Panel Grades Results of NCLB
SOUTH BRUNSWICK — Helping students make the grade.
Congressman Rush Holt, along with state Department of Education Commissioner Dr. William Librera, and President and CEO of Educational Testing Service Kurt Landgraf, held a public dialogue on school testing at South Brunswick High School Tuesday.
The panel focused on the problems of manipulation and misuse of testing results to label and punish schools and students, particularly under the No Child Left Behind Act.
The legislation creates standards of passing that schools must meet or be sanctioned and penalized. Reports on progress are required for grades four, eight and 11 in math and literacy. The goal of the legislation is to have 100 percent proficiency of all students in math and literacy by the year 2014.
Holt said part of the No Child Left Behind program’s problems are that ranking schools takes attention away from the real focus and purpose of the law, which is to improve progress in students.
“As a former educator, I understand both the benefits and limitations of standardized tests,” Holt said.
The principles behind the No Child Left Behind law, Holt said, are well-founded, and all schools should be held accountable for their students.
William Librera said testing is an important issue that is frequently misunderstood.
“There is so much value in assessment,” Librera said. “It is important to capitalize on it.”
Librera stressed the differences between assessment and evaluation. According to Librera, schools must begin with what the tests tell before drawing conclusion or evaluations. Assessments, Librera said, are done to learn where a student’s or school’s progress is at any give time, and should be used for diagnostic purposes.
The context around the numbers, Librera said, is what really is important. The goals of testing, according to Librera, are compromised when conversations about which schools are on “passing” or “failing” lists are held, instead of conversations about how student performances can be improved.
Landgraf said the No Child Left Behind legislation may be the most important educational initiative of the last 150 years.
The problem, Landgraf said, is the inappropriate use of assessment or test results to make judgments of students or schools. An appropriate use, he said, is to identify the strengths in students, target resources and help teachers adjust curriculum.
When results from No Child Left Behind are used as a diagnostic tool, education is better for all involved, Landgraf said. The assessment tools should not be discredited but used in a pro-active way, he said.

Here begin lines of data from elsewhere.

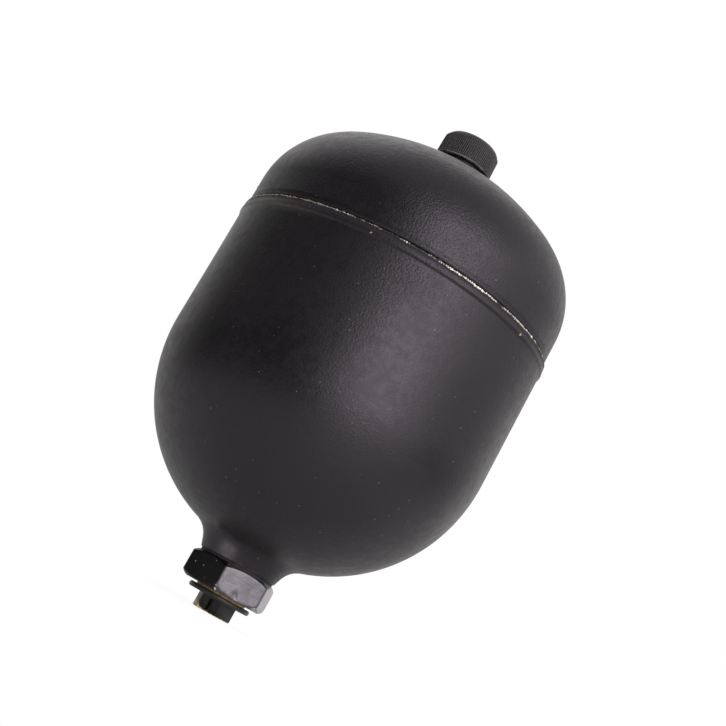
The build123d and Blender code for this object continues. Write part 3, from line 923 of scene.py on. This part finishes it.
def port():
    """Hexagon with chamfered ends and knocked corners, threaded shank, thread and passage."""
    slope = tan(radians(HEX_CHAMFER))
    hex_top_z = shank_top_z - SHANK_LENGTH
    # Each row of points is a ring at a radius and height, or a share of the way over a chamfer
    # ("low", "high") or up the hexagon's side.
    rows = [("r", PORT_MOUTH_R, 0.0)]
    rows += [("r", radius, 0.0) for radius in (14.6, 16.0, 17.4, 18.6, HEX_FACE_R - 0.3)]
    rows += [("low", part / 5, 0.0) for part in range(6)]
    rows += [("side", part / 26, 0.0) for part in range(1, 26)]
    rows += [("high", part / 5, 0.0) for part in range(5, -1, -1)]
    rows += [("r", radius, hex_top_z) for radius in (18.6, 17.4)]
    rows += [("r", SHANK_RELIEF_R, hex_top_z), ("r", SHANK_RELIEF_R, hex_top_z + SHANK_RELIEF_LENGTH)]
    z = hex_top_z + SHANK_RELIEF_LENGTH + 0.4
    while z < shank_top_z - 1.8:
        rows += [("r", SHANK_R, z), ("r", SHANK_R, z + 0.2), ("r", SHANK_R - 0.85, z + 0.7)]
        rows += [("r", SHANK_R - 0.85, z + 0.9)]
        z += THREAD_PITCH
    rows += [("r", SHANK_R - 1, shank_top_z), ("r", PASSAGE_R, shank_top_z)]
    drill_z = PORT_THREAD_DEPTH + (PORT_THREAD_R - PASSAGE_R) / tan(radians(DRILL_HALF_ANGLE))
    rows += [("r", PASSAGE_R, drill_z), ("r", PORT_THREAD_R, PORT_THREAD_DEPTH)]
    z = PORT_THREAD_DEPTH - 0.6
    while z > 2.6:
        rows += [("r", PORT_THREAD_R, z), ("r", PORT_THREAD_R, z - 0.25)]
        rows += [("r", PORT_THREAD_R + 0.7, z - 0.8), ("r", PORT_THREAD_R + 0.7, z - 1.0)]
        z -= PORT_THREAD_PITCH
    rows += [("r", PORT_THREAD_R, 0.94)]
    points, faces = [], []
    for kind, value, height in rows:
        for step in range(HEX_SEGMENTS):
            bearing = 360 * step / HEX_SEGMENTS
            side = hexagon_radius(bearing)
            drop = max(0.0, side - HEX_FACE_R) * slope
            if kind == "r":
                r, z = value, height
            elif kind == "low":
                r = HEX_FACE_R + (side - HEX_FACE_R) * value
                z = drop * value
            elif kind == "high":
                r = HEX_FACE_R + (side - HEX_FACE_R) * value
                z = hex_top_z - drop * value
            else:
                r = side
                z = drop + (hex_top_z - 2 * drop) * value
            if kind != "r":
                for place_b, place_z, size, depth, _ in knocks:
                    r -= depth * spot(bearing, z, (place_b, place_z), size, 22)
                if kind in ("low", "high") and value == 1.0:
                    r -= 0.08
            points.append((r * sin(radians(bearing)), -r * cos(radians(bearing)), z))
    count = len(rows)
    for row in range(count):
        after_row = (row + 1) % count
        for step in range(HEX_SEGMENTS):
            after = (step + 1) % HEX_SEGMENTS
            faces.append((
                row * HEX_SEGMENTS + step, row * HEX_SEGMENTS + after,
                after_row * HEX_SEGMENTS + after, after_row * HEX_SEGMENTS + step,
            ))
    piece = finish_mesh("port_hexagon", points, faces, 22)

    def nick(bearing, height):
        return max(
            bright * spot(bearing, height, (place_b, place_z), size * 0.8, 22)
            for place_b, place_z, size, _, bright in knocks
        )

    def stain(bearing, height):
        patches = sum(
            strength * spot(bearing, height, (place_b, place_z), size, 22)
            for place_b, place_z, size, strength in stains
        )
        return patches + 0.30 * exp(-abs(hex_top_z - height))

    def painted(bearing, height):
        return 0.72 if -71 < bearing < -10.5 or 112 < bearing < 168 else 0.28

    # Painted reflection on the facets between bearing 50 and 110.
    def pale(bearing, height):
        return 0.8 * max(0.0, min(1.0, (bearing - 50) / 2)) if 0 < bearing < 110 else 0.0

    paint_field(piece, "nick", nick)
    paint_field(piece, "stain", stain)
    paint_field(piece, "painted", painted)
    paint_field(piece, "pale", pale)
    return seat(piece, ["port_body"], plated_steel("phosphated_steel"))


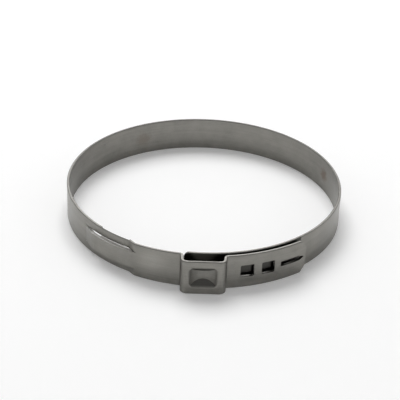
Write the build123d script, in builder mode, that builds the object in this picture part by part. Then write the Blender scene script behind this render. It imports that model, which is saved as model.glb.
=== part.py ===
from build123d import *
from math import acos, atan2, cos, degrees, hypot, radians, sin, sqrt
import os

# One-piece ear clamp: a flat strip bent round into a ring that overlaps itself.
# From its outer end the strip has a guide slot and two hook windows, then the ear,
# then a step down to the hose. There two slits free a raised strap between two edge
# strips. After one turn the strip passes under its own outer end, where the hooks and
# the guide tab stand up, and ends as a narrow tongue that slides under the strap.
# Lengths are in millimetres and angles in degrees, from the middle of the ear towards
# +X. The ear points to -Y, the hose runs along Z and the origin is the bore's centre.

# Strip and ring
bore_radius = 38.75
band_width = 10.0
band_thickness = 0.8
edge_break = 0.18

# Ear
ear_inner_width = 10.5
ear_height = 5.0  # from the bore to the top of the crown
crown_bend = 1.0  # inside radius of the crown's corners
leg_bend = 0.5  # radius between the band and a leg

# Pressed dimple in the crown
dimple_length = 7.4
dimple_width = 6.0
dimple_depth = 1.8  # in the middle of its arched floor
dimple_run = 1.8  # how far each long wall slopes inwards on its way down
dimple_corner = 1.6
dimple_rim_depth = 0.12
dimple_rim_run = 0.2

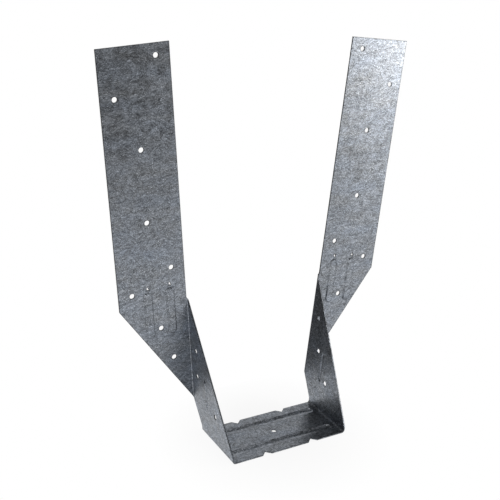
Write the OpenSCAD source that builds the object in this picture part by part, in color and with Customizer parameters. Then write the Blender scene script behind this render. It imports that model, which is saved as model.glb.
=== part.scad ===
// Long-leg joist hanger, folded from one blank of galvanised steel sheet.
// A flat seat carries the joist. A tapering side plate rises from each end of
// the seat and turns outwards at a second fold into a tall nailing flange.
// X runs across the joist, Y points towards the header, Z is up. The origin is
// in the middle of the seat's top face, where the joist rests.

/* [Joist] */
// Clear width between the side plates at the seat
joist_w = 125; // [75:1:150]
// Height of each leg from the seat's top face to its top edge, along the leg
leg_h = 387.5; // [330:0.5:450]
// Outward lean of each leg before it is nailed on, in degrees
leg_splay = 5; // [0:0.5:8]

/* [Sheet] */
// Thickness of the sheet
sheet_t = 1.2; // [0.8:0.1:2]
// Inside radius of the seat folds
seat_fold_r = 2; // [1.5:0.1:2.5]
// Inside radius of the header folds
header_fold_r = 0.8; // [0.6:0.1:1.5]

/* [Seat] */
// Length of the seat along the joist
seat_l = 65.5; // [60:0.5:90]
// Distance from the header face to the seat's back edge
seat_gap = 17; // [12:0.5:24]
// Width of the V notches in the seat's front and back edges
notch_w = 10; // [6:0.5:14]
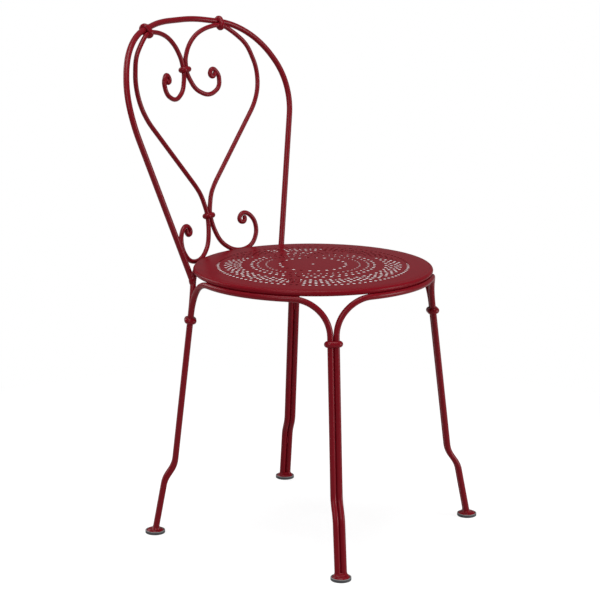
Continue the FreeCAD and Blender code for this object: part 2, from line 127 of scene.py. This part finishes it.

Participants of the panel’s discussion, which included teachers, principals and school administrators, voiced concern over the No Child Left Behind Act, particularly the standards used for special education children and the idea behind not allowing teachers or administrators to view the test before teaching their curriculum.
Principal Edward Fenske, director of education at Princeton Child Development Institute, who works with disabled students, said the No Child Left Behind Act sets unreasonable performance standards for students with learning disabilities.
Under the act, Fenske said, learning-impaired students are held to the same standards of performance as non-learning-impaired students. Those standards, according to Fenske, are standards that disabled students can’t achieve, and emphasize what they can’t do.
Fenske said different sets of standards should be used for an average 15-year-old South Brunswick student and a student with autism who has limited language skills.
Fenske said he applauds the issue of accountability, and standards should be set high, but they should also be attainable.
Landgraf, in response, said all students should be held to standards that allow them to show yearly progress. Landgraf, whose son is learning-impaired, said his son was left behind and not held accountable for any progress of any kind.
Librera said the goal of improving child’s performance would be to see results, have plans for progress and encourage parents to follow their child’s progress in school. He said the No Child Left Behind act should not go away because the goals are admirable. What needs to change, according to Librera, is its implementation.
The worst implementation of the legislation, he said, is when “ ‘needs improvement’ means ‘you’re failing.’ ”
Librera also said teachers are not permitted to view the tests, a decision made by the Department of Education, because of the high stakes surrounding the results.
The responsibility of teachers, Librera said, is to change the perception of testing. It’s important to let kids know that there are other indicators of success, he said.